What I think is going on is that the liars who attacked Zak and Pundit talk about "the hobby" to imply and try to persuade their readers that "the hobby" is a group, and as such (like any other self-respecting group) it has standards of conduct and rules for admission.
"But what standards? What rules?" 
"Well, I'm glad you asked ..."
This is what's really going on. The liars want to be in charge of something, but they know that they have no hope of ever being put in charge of any of the existing hierarchies like the Wizards of the Coast corporate management, or even the Adventurer's League fanbase. Their personalities are too abrasive and their beliefs too fringe for that to ever happen. But if they can imply the existence of a new hierarchy, and get some gullible fools to believe in that, and then present a system of conduct and rules for admission that seem reasonable to someone who has never received the benefit of common sense or a classical education - then maybe they be in charge of something. They get to point the fingers. They get to say who's popular and who's not. They are the alphagirl at the lunch table, dispensing social rank to whoever accepts their authority.

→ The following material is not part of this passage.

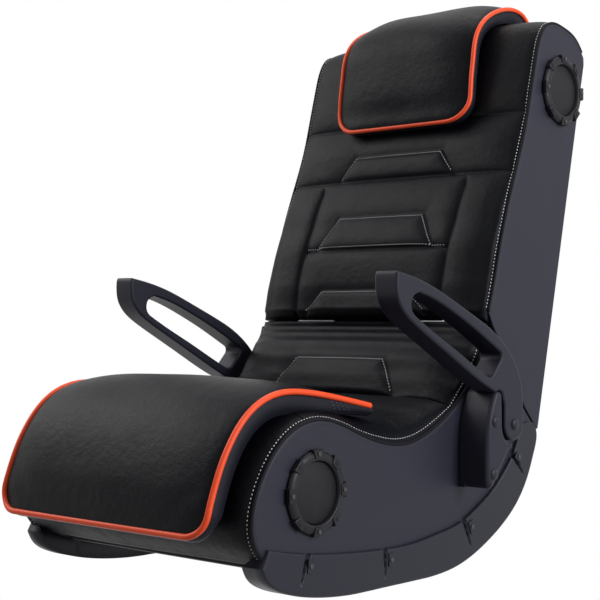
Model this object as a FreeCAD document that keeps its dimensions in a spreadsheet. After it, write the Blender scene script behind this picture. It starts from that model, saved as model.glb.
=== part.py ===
import FreeCAD, Part
import math
import os
import re

os.makedirs("parts", exist_ok=True)
doc = FreeCAD.newDocument("rocker_chair")
Vec = FreeCAD.Vector

# Sizes in millimetres and degrees
SIZES = [
    ("seam_half", 211.0),
    ("cover_step", 2.5),
    ("board_thick", 16.0),
    ("foam_edge", 14.0),
    ("seat_shell_thick", 12.0),
    ("back_shell_thick", 4.0),
    ("soft_gap", 0.3),
    ("fold_y", 181.0),
    ("fold_z", 334.0),
    ("split_angle", 51.66),
    ("split_gap", 5.0),
    ("crease_radius", 14.0),
    ("knuckle_relief", 6.5),
    ("rail_flange", 7.0),
    ("rail_lap", 11.0),
    ("rail_flat_front", -120.0),
    ("rail_flat_rear", 62.0),
    ("rail_notch_wide", 9.0),
    ("rail_notch_deep", 3.0),
    ("rail_screw_head", 3.6),
    ("rail_screw_shank", 1.7),
    ("rail_screw_long", 15.0),
    ("screw_clearance", 0.1),
    ("speaker_low_y", -186.0),
    ("speaker_low_z", 131.0),
    ("speaker_top_y", 366.0),
    ("speaker_top_z", 677.0),
    ("speaker_grille", 37.2),
    ("speaker_bezel", 49.5),
    ("speaker_tab_reach", 52.0),
    ("speaker_tab_wide", 15.0),
    ("speaker_proud", 10.5),
    ("speaker_tab_proud", 12.0),
    ("speaker_flange", 45.0),
    ("speaker_basket", 38.0),
    ("speaker_deep", 24.0),
    ("speaker_magnet", 25.0),
    ("speaker_magnet_deep", 12.0),
    ("speaker_screw_circle", 43.5),
    ("fit_gap", 0.3),
    ("arm_outer", 50.5),
    ("arm_play", 2.5),
    ("arm_pivot_y", 168.0),
    ("arm_pivot_z", 195.0),
    ("arm_shank", 22.5),
    ("arm_round", 2.5),
    ("bracket_plate", 12.0),
    ("bracket_gap", 4.0),
    ("stop_y", 131.5),
    ("stop_z", 233.0),
    ("stop_radius", 9.0),
    ("pin_radius", 5.0),
    ("pin_play", 0.05),
    ("cap_radius", 8.0),
    ("cap_high", 4.0),
    ("bolt_radius", 3.0),
    ("bolt_top_y", 122.7),
    ("bolt_top_z", 200.9),
    ("bolt_low_y", 118.7),
    ("bolt_low_z", 131.0),
    ("nut_radius", 5.8),
    ("nut_high", 6.0),
    ("hinge_start", 70.0),
    ("hinge_long", 70.0),
    ("hinge_leaf", 2.2),
    ("hinge_reach", 42.0),
    ("hinge_barrel", 4.5),
    ("hinge_pin", 2.5),
    ("hinge_play", 0.3),
    ("rear_board", 15.0),
    ("under_board", 8.0),
    ("pad_half", 186.0),
    ("pad_crown", 12.0),
    ("pad_cord", 4.0),
    ("pillow_half", 122.0),
    ("pillow_crown", 12.0),
    ("pillow_cord", 3.6),
    ("strap_half", 60.0),
    ("strap_thick", 2.5),
    ("strap_long", 104.0),
    ("strap_rise", 18.0),
    ("welt_radius", 2.2),
    ("rear_low_y", 301.0),
    ("rear_low_z", 182.0),
    ("rear_lean", 13.69),
    ("rear_panel", 3.0),
    ("rear_long", 565.0),
    ("batten_wide", 40.0),
    ("batten_thick", 12.0),
    ("sub_height", 250.0),
    ("sub_cone", 52.0),
    ("sub_flange", 62.0),
    ("sub_deep", 34.0),
    ("sub_magnet", 30.0),
    ("sub_magnet_deep", 10.0),
    ("sub_grille", 66.0),
    ("sub_grille_thick", 5.0),
    ("cover_thick", 3.0),
    ("panel_y", -40.0),
    ("panel_z", 112.0),
    ("panel_long", 104.0),
    ("panel_high", 44.0),
    ("panel_thick", 4.0),
    ("panel_edge", 6.0),
    ("volume_radius", 11.0),
    ("bass_radius", 8.5),
    ("knob_proud", 11.0),
    ("knob_shaft", 3.0),
    ("knob_shaft_long", 14.0),
    ("knob_stand", 0.5),
    ("knob_spread", 30.0),
    ("button_radius", 5.0),
    ("button_proud", 4.0),
    ("button_long", 9.0),
    ("socket_outer", 4.5),
    ("socket_inner", 2.2),
    ("socket_proud", 1.6),
    ("socket_spread", 12.0),
    ("amp_long", 166.0),
    ("amp_high", 74.0),
    ("amp_deep", 70.0),
    ("stop_pad_long", 16.0),
    ("stop_pad_half", 30.0),
    ("stop_pad_at", 158.0),
]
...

It's a mind-game, all of it. A sort of sleight of hand where they first create the need for rules and order, and then provide it in the form they prefer. Don't fall for it. Your hobbies are just your hobbies, and yours alone. If you want to join a larger group, I won't stop you, but make sure it's a real one with a fair and transparent hierarchy and a means for leaving easily if they cease to meet your needs. You deserve better than mind-games and tricks.